The panel reserved its decision after it listened to lawyers in the case. It said a date for judgement would be communicated to the parties.

The embattled IPOB leader had approached the appellate court, praying for dismissal of the Nigerian government’s seven counts charge bordering on terrorism and treasonable felony.

Kanu is undergoing trail before Justice Binta Nyako of the Federal High Court in Abuja.

Recalled that on April 8, 2022, Justice Nyako while ruling on the IPOB leader’s preliminary objection challenging the validity of the charge, struck out eight of the 15 counts.

He was accused of various offences in the 15 counts, including treasonable felony and terrorism, offences he allegedly committed in the course of his separatist campaigns.

The judge ruled that Counts 6, 7, 8, 9, 10, 11, 12, and 14 were incompetent for not disclosing any valid offences against the defendant.

She, however, ruled that Counts 1, 2, 3, 4, 5,13 and 15 disclosed valid charges against Mr Kanu.

The panel of the appellate court chaired by Jummai Hanatu said there was reason for it to inquire into the issue of Mr Kanu’s bail since the substantive appeal was due for hearing.

The IPOB leader’s lead counsel, Mike Ozekhome, a Senior Advocate of Nigeria (SAN), told the panel that his client was forcibly arrested in Kenya and illegally renditioned to Nigeria in June 2021.

Mr Ozekhome argued that Mr Kanu was first arraigned on December 23, 2015 and was later granted bail on April 25, 2017.

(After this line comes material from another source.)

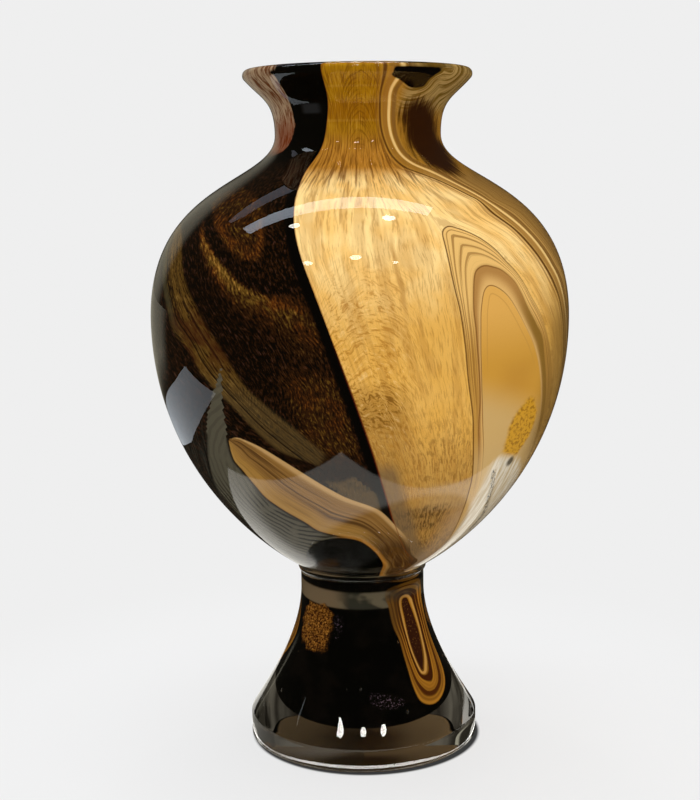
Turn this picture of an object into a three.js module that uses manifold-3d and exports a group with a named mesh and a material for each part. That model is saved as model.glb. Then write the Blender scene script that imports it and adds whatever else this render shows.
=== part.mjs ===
// A footed art glass vase in millimetres, +Z up, with the origin at the centre of its base and its front towards -Y.
// It is hot-worked in layers. The bowl has a clear lining, a marbled layer of dark and ochre glass, and a clear
// casing that rolls over both at the lip. A glass ring covers its joint with the bell foot, which is thick clear
// glass round a marbled core.
import * as THREE from "three";
import { mergeVertices, toCreasedNormals } from "three/addons/utils/BufferGeometryUtils.js";
import Module from "manifold-3d";

// Outer shape: radii, and the rise of each stretch above the one below it
const footRadius = 57;
const footBevel = 1.5;
const footEdgeHeight = 12;
const waistRadius = 30.8;
const waistBandHeight = 12.3;
const footHeight = 89.3;
const bowlBaseStep = 0.8;
const bellyRadius = 101.4;
const bowlRise = 122.5;
const neckRadius = 39.8;
const shoulderRise = 87.6;
const lipFlare = 15;
const lipRise = 30.6;

// Slopes from the vertical, in degrees: the bowl where it leaves the waist, and the lip where it flares out
const bowlBaseSlope = 64;
const lipSlope = 42;

// How far each curve runs on along its first and last direction, as shares of its height
const footFullness = [0.03, 0.45];
const bowlFullness = [0.06, 0.66];
const shoulderFullness = [0.77, 0.26];
const flareFullness = [0.63, 0.48];
const throatFullness = [0.75, 0.5];
const coreFullness = [0.7, 0.33];
const floorFullness = [0.3, 0.25];

// Walls of the bowl
const casingAtBelly = 3.9;
const casingAtLip = 2.4;
const colourThickness = 1.2;
const liningThickness = 1.4;
const bowlFloorThickness = 17.7;
const colourRiseIntoLip = 0.8;

// Clear glass of the foot round its marbled core
const footWallAtWaist = 10;
const footWallAtBase = 24.5;
const footPadThickness = 10;
const coreEdgeRound = 3;

// Ring at the waist
const ringProud = 1.2;
const ringHeight = 3.2;
const ringSeatDepth = 2.4;

// Clearances between neighbouring pieces of glass
const layerGap = 0.3;
const seamGap = 0.45;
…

But citing reasons for Mr Kanu’s disappearance from Nigeria, Mr Ozekhome said, “My lords, he (Mr Kanu) was enjoying his bail without breaching the terms,” until his native home in Abia State was “invaded” by security forces of the federal government in September 2017.

“When the Appellant travelled from London to Kenya, agents of the Respondents, on June 27, 2021, forcefully abducted the Appellant, tortured and renditioned him back to the country without following any extradition process,” Mr Ozekhome told the appellate court.

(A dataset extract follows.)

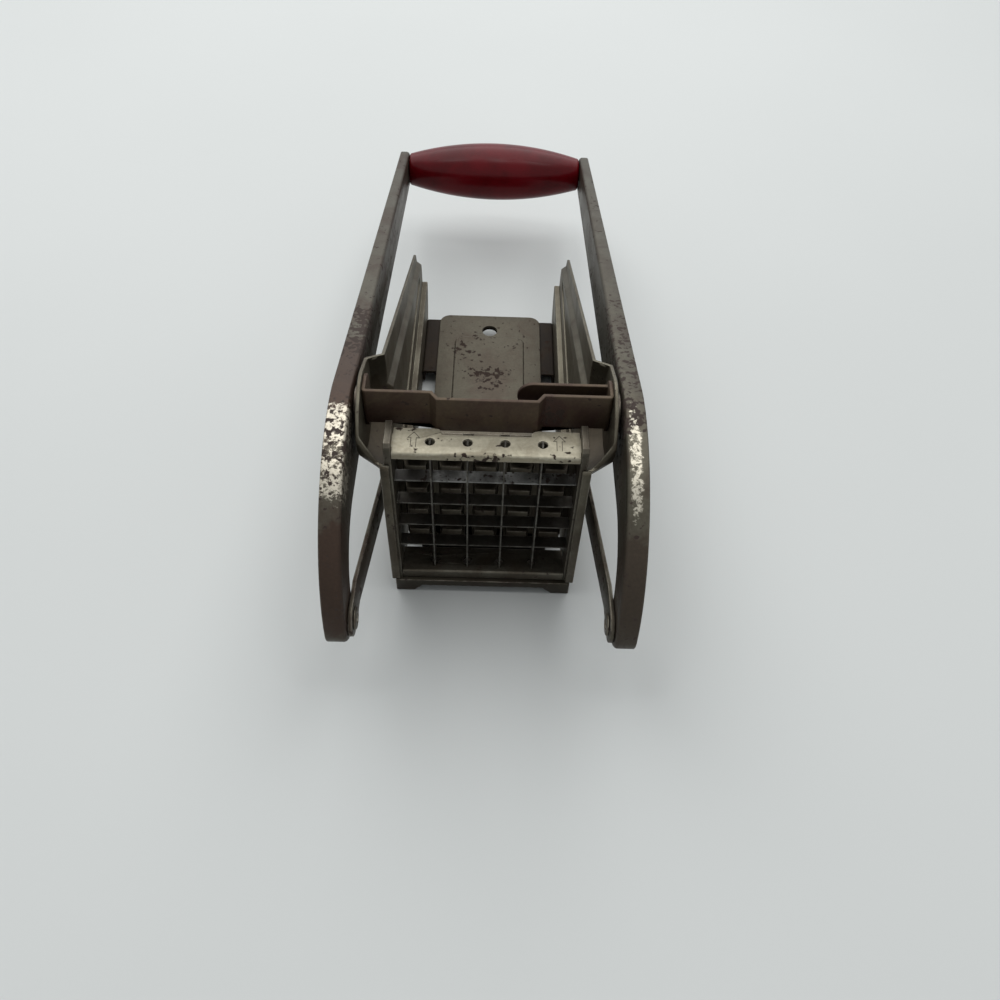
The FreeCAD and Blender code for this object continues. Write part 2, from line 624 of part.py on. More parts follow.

Arguing against the validity of the pending seven counts, the defence lawyer said, “the charge appears to give the lower court a global jurisdiction over offences that were allegedly committed by the appellant (Mr Kanu), without specifying the location or date the said offences were committed.”

“There was no need for the lower court to have retained the remaining seven-count charge,” he said.

Mr Ozekhome urged the court “to strike out the remaining counts and hold that” the Nigerian government “has not established any prima-facie case against the appellant for which he could be tried.”

But the Nigerian government’s lawyer, David Kaswe, urged the court to dismiss the appeal for lacking in merit.

Mr Kaswe said Mr Kanu was returned to Nigeria in compliance with due process of the law.

“My lords, it took four years and huge resources to get the respondent arrested and brought back to face the charges against him,” Mr Kaswe told the panel.

He argued that “the trial court was even wrong to have struck out the eight counts as it did,” urging the Court of Appeal to dismiss the appeal.


Recall that after Mr Kanu’s repatriation to Nigeria in June 2021, he was arraigned before Mr Nyako, where the court heard and struck out eight of the 15 counts charge.

The judge asked the prosecution to proceed to trial on the remaining seven charges, ordering the prosecuting lawyer, Shuaibu Labaran, to file a fresh proof of evidence before May 18, the next hearing date.

The judge, in a separate ruling on 8 April, validated the federal government’s repatriation of Mr Kanu from Kenya to face the charges pending against him in Nigeria.